WRITTEN INSTRUCTION:
Starting at the line that contains "obj.matrix_world = Matrix.Identity(4)", copy every line down to the line that contains "return v * cos(angle)", inclusive, exactly as it stands. Omit all other lines.

GIVEN DATA:
## start

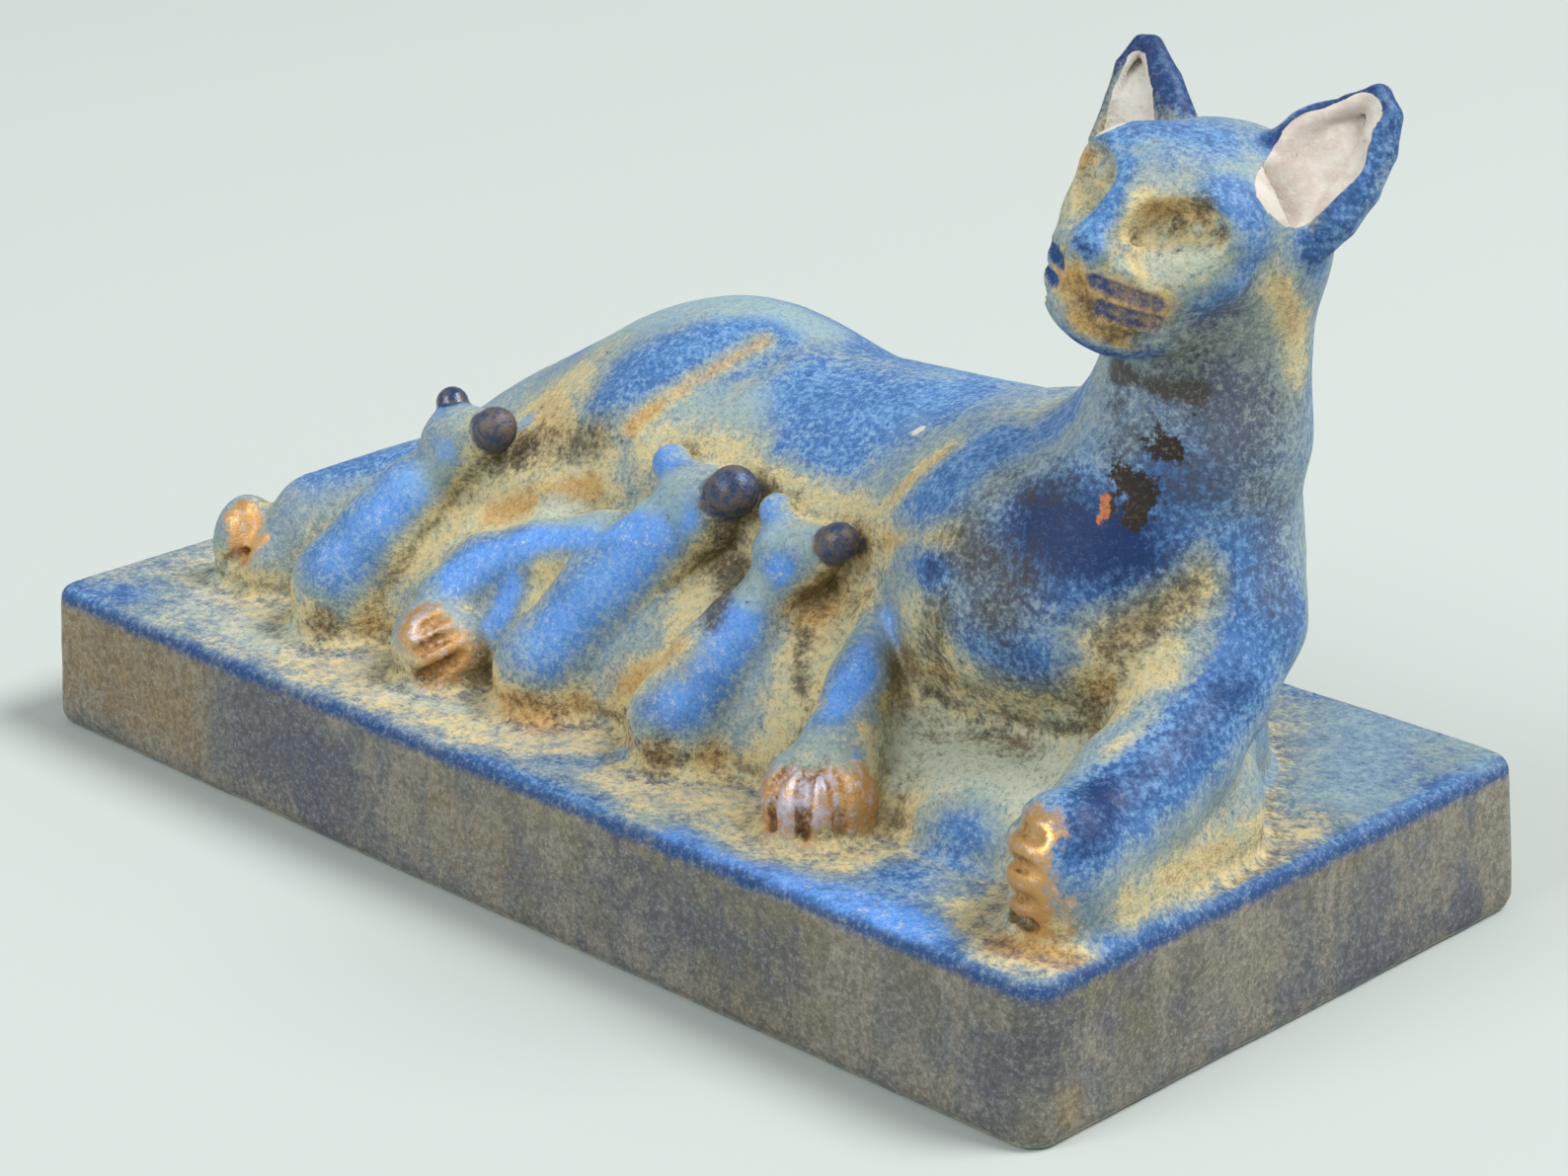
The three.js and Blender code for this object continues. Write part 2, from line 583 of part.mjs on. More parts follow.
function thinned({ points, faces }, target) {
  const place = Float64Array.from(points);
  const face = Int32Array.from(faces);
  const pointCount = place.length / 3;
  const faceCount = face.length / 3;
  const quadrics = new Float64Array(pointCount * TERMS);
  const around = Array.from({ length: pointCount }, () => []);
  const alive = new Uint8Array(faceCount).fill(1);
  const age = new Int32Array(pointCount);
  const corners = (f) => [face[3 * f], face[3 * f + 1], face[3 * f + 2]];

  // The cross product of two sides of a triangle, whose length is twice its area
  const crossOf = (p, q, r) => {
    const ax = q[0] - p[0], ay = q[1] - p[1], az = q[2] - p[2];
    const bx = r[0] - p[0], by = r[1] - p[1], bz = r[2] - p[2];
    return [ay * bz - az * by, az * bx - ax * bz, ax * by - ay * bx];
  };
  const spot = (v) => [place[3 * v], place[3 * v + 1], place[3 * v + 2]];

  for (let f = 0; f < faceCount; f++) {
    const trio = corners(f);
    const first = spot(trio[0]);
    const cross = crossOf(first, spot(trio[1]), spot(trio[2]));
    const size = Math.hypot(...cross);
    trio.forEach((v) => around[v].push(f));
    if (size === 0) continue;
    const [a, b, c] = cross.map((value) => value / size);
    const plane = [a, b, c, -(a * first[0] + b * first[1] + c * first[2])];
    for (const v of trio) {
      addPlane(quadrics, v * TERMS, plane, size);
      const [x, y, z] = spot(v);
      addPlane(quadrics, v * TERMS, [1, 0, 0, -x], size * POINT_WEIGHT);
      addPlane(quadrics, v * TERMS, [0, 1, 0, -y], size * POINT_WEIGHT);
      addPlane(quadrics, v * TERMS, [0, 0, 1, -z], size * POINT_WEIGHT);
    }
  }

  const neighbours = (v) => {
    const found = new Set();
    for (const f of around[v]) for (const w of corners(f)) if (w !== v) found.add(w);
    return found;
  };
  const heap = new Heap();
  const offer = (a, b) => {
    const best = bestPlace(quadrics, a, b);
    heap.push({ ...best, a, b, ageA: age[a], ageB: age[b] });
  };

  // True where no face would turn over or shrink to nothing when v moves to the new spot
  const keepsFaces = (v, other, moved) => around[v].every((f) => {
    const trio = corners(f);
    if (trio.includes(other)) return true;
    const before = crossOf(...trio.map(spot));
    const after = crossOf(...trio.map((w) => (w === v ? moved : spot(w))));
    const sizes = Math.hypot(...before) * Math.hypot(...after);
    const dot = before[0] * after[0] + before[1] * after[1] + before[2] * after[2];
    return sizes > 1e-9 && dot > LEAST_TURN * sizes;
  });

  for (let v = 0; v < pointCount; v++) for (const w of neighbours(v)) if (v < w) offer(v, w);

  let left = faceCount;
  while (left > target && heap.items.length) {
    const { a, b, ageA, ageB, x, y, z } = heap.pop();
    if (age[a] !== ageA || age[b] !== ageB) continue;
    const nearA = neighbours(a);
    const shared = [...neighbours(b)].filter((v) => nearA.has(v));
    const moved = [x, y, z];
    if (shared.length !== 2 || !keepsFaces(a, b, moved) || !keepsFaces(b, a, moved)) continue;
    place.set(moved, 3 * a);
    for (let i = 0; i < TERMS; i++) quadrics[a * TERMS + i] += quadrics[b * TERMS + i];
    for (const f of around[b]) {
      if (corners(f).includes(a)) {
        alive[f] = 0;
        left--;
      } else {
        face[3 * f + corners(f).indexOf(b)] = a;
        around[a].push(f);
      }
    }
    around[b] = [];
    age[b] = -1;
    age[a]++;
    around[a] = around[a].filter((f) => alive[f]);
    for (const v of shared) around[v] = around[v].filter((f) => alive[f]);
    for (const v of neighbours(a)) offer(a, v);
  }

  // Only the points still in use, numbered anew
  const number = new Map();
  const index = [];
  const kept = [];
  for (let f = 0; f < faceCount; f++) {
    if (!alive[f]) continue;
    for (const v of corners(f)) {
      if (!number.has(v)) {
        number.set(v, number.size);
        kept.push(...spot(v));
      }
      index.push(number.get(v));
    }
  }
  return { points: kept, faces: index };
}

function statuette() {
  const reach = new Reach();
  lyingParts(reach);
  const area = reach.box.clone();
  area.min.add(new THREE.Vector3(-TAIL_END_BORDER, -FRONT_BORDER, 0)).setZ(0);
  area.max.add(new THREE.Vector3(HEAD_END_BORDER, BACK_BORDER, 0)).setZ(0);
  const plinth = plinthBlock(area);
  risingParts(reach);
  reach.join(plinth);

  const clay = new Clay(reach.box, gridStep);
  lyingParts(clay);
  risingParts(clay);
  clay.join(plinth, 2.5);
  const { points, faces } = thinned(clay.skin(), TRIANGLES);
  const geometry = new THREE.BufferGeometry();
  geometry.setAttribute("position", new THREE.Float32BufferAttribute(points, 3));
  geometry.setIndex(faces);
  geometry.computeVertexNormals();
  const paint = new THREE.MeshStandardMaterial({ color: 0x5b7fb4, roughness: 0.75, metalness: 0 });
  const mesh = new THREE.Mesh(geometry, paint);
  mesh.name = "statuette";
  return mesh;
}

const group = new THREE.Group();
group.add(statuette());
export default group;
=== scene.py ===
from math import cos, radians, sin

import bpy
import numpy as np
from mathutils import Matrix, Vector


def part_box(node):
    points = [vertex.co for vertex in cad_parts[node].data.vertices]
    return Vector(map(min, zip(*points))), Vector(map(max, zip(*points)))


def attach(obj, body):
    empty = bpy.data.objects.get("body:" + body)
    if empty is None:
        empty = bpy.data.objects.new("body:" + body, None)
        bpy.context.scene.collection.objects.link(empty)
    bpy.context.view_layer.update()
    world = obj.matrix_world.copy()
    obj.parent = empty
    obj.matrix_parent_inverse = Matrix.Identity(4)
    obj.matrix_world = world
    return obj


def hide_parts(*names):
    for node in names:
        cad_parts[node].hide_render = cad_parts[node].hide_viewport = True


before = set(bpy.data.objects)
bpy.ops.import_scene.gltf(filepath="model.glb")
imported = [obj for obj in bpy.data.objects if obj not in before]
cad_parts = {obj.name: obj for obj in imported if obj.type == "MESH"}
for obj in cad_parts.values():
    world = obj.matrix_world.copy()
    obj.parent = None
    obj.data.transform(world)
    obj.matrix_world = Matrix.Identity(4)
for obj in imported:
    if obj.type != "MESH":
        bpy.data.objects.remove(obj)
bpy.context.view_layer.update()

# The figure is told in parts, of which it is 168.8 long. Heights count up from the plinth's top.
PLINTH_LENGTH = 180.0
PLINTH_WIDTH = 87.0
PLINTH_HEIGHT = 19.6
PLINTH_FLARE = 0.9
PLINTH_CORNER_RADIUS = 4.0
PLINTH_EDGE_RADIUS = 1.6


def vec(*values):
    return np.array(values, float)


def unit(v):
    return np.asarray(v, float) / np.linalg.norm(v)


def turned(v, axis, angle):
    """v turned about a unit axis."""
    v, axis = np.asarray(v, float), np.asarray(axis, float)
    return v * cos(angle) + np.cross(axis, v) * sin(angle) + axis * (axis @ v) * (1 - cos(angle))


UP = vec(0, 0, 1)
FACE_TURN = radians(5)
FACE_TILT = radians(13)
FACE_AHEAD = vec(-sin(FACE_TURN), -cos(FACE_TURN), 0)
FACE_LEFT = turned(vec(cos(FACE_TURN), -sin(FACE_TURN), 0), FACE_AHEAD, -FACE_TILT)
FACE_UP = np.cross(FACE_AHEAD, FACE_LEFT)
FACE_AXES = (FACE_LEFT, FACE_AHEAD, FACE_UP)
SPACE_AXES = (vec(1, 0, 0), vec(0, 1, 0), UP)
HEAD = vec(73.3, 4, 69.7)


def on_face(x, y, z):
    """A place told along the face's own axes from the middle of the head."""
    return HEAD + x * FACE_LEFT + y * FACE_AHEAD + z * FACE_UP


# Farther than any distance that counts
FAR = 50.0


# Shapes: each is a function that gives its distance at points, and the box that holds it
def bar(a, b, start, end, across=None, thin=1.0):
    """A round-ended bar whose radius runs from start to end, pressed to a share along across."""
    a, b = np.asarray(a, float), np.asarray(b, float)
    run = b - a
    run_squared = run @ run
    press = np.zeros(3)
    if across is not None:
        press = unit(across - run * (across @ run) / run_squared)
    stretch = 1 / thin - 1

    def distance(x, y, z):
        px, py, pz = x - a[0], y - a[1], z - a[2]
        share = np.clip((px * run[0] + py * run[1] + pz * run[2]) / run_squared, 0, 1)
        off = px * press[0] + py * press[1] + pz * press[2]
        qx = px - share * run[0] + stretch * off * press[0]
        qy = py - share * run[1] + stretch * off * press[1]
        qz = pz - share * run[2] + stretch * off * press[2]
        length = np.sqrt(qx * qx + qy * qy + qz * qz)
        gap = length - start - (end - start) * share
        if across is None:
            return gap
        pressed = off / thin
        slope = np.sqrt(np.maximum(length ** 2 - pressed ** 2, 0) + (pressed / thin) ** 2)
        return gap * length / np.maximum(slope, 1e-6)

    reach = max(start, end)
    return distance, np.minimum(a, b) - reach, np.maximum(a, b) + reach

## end

ANSWER TO THIS EXERCISE:
    obj.matrix_world = Matrix.Identity(4)
for obj in imported:
    if obj.type != "MESH":
        bpy.data.objects.remove(obj)
bpy.context.view_layer.update()

# The figure is told in parts, of which it is 168.8 long. Heights count up from the plinth's top.
PLINTH_LENGTH = 180.0
PLINTH_WIDTH = 87.0
PLINTH_HEIGHT = 19.6
PLINTH_FLARE = 0.9
PLINTH_CORNER_RADIUS = 4.0
PLINTH_EDGE_RADIUS = 1.6


def vec(*values):
    return np.array(values, float)


def unit(v):
    return np.asarray(v, float) / np.linalg.norm(v)


def turned(v, axis, angle):
    """v turned about a unit axis."""
    v, axis = np.asarray(v, float), np.asarray(axis, float)
    return v * cos(angle) + np.cross(axis, v) * sin(angle) + axis * (axis @ v) * (1 - cos(angle))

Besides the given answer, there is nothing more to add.